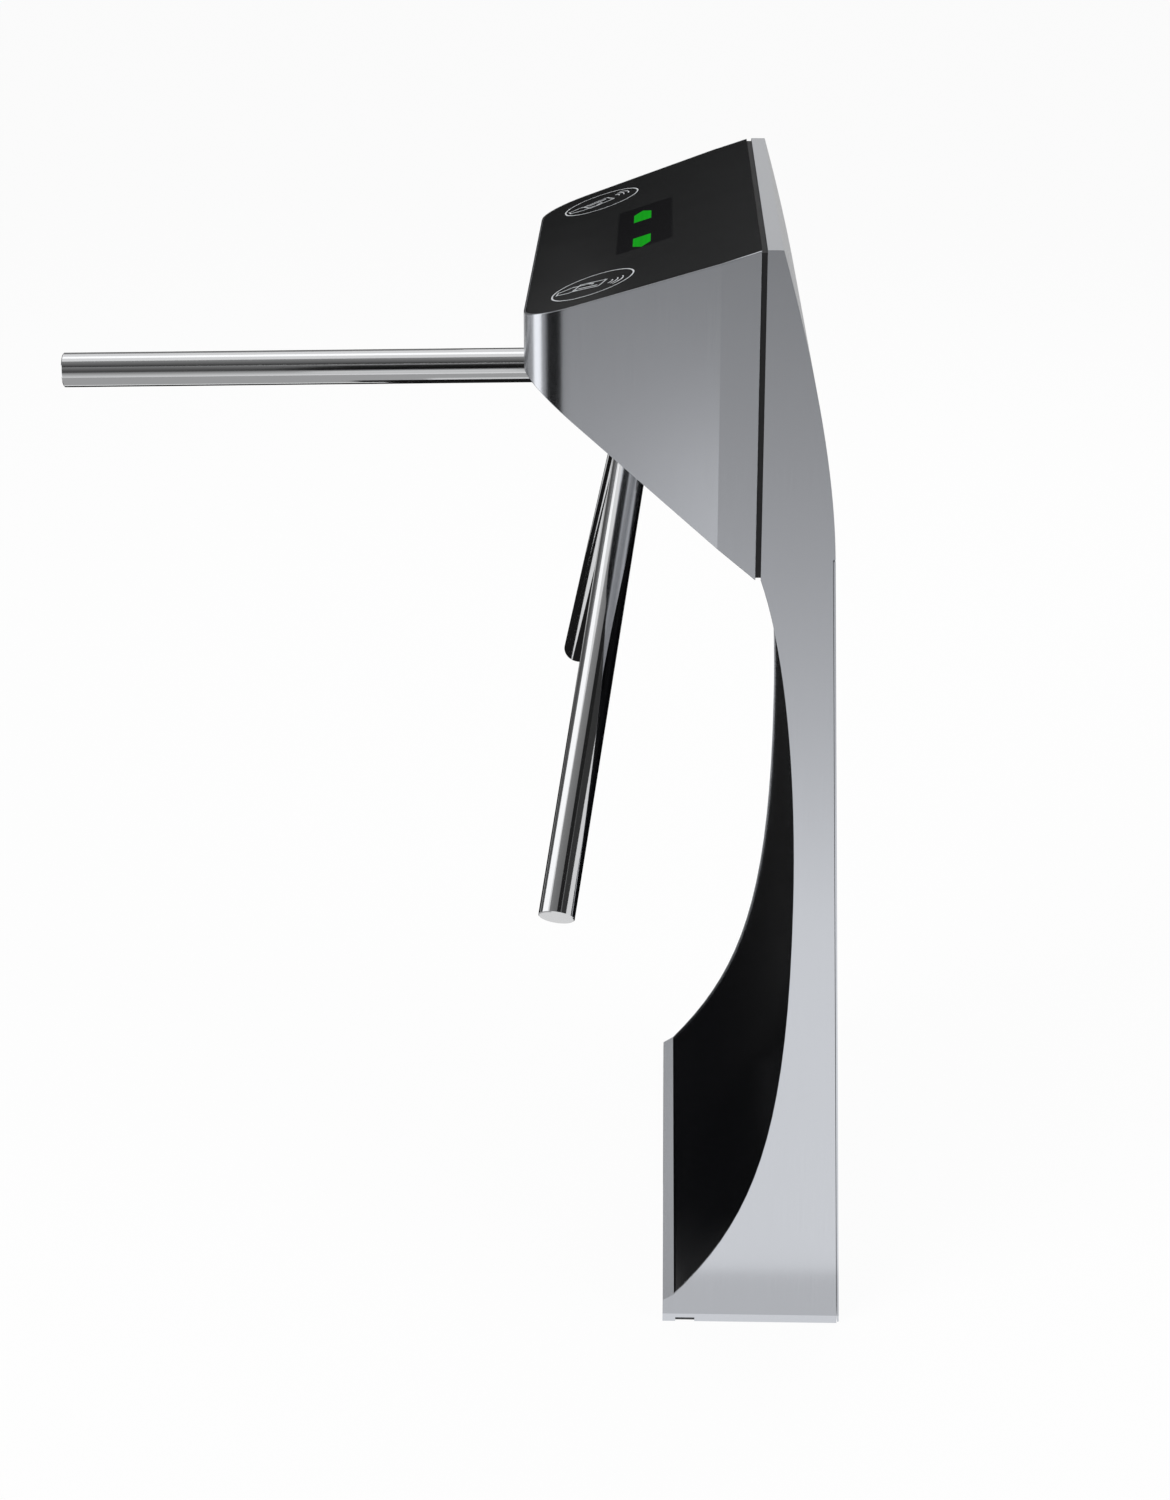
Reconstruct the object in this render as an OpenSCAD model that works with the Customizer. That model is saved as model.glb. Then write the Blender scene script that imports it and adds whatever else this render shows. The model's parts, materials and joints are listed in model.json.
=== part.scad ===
// Tripod turnstile: a leaning pedestal, a wedge head and three rotating arms.
// X runs across the passage with the arms at -X, Y runs along the walking direction, Z is up.
// The origin lies on the floor at the centre of the base.

/* [Pedestal] */
// Width of the base, across the passage
base_w = 166; // [156:1:176]
// Depth of the cabinet, along the walking direction
cabinet_d = 540; // [500:5:580]
// Height of the pedestal
pedestal_h = 1018; // [1010:1:1030]
// Width of the flat top of the pedestal
top_w = 13.3; // [11:0.1:15]
// Place of the face that the head is bolted to
neck_x = -5.7; // [-8:0.1:-4]
// Height of that face, from its lower edge to the top
neck_h = 285; // [278:1:293]
// Sheet thickness of the pedestal
sheet_t = 2; // [1.5:0.1:2.5]
// Height of the lip at the foot of the scoop
lip_h = 22.4; // [18:0.2:28]
// Width of the lip
lip_w = 10.4; // [8:0.2:13]
// Rise of the lip towards the scoop
lip_rise = 6.6; // [5:0.2:8]
// Width of the pedestal's foot outside the waist of the scoop
waist_in = 53.4; // [52:0.2:59]
// Height of the waist
waist_z = 430; // [410:5:450]
// Thickness of the glossy scoop panel
scoop_t = 2; // [1.5:0.1:2.5]

/* [Service door] */
// Distance of the service door's upper edge below the top
door_drop = 266; // [258:1:273]
// Thickness of the door
door_t = 2.2; // [1.8:0.1:2.6]
// How far the door leans in at its top
door_lean = 25.2; // [23:0.2:28]
// Width of the frame that the door closes on
frame_w = 26; // [22:1:30]
// Radius of the hinge knuckles
knuckle_r = 4; // [3.5:0.1:4.5]
// Radius of the hinge pins
hinge_pin_r = 1.5; // [1.2:0.1:1.8]
// Length of each hinge
hinge_l = 60; // [50:1:70]
// Height of the lower hinge above the floor
hinge_low_z = 120; // [100:5:140]
// Distance of the upper hinge below the door's upper edge
hinge_drop = 112; // [92:5:132]
// Radius of the lock cylinder
lock_r = 9.5; // [8:0.5:11]
// Height of the lock
lock_z = 400; // [380:5:420]

/* [Head] */
// Length of the head, from its joint with the pedestal to its nose
head_l = 200; // [195:1:205]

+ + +

WRITTEN PROBLEM
Check each line above for the string "with" and show the ones that have it.

RESULT
Reconstruct the object in this render as an OpenSCAD model that works with the Customizer. That model is saved as model.glb. Then write the Blender scene script that imports it and adds whatever else this render shows. The model's parts, materials and joints are listed in model.json.
// X runs across the passage with the arms at -X, Y runs along the walking direction, Z is up.
// Length of the head, from its joint with the pedestal to its nose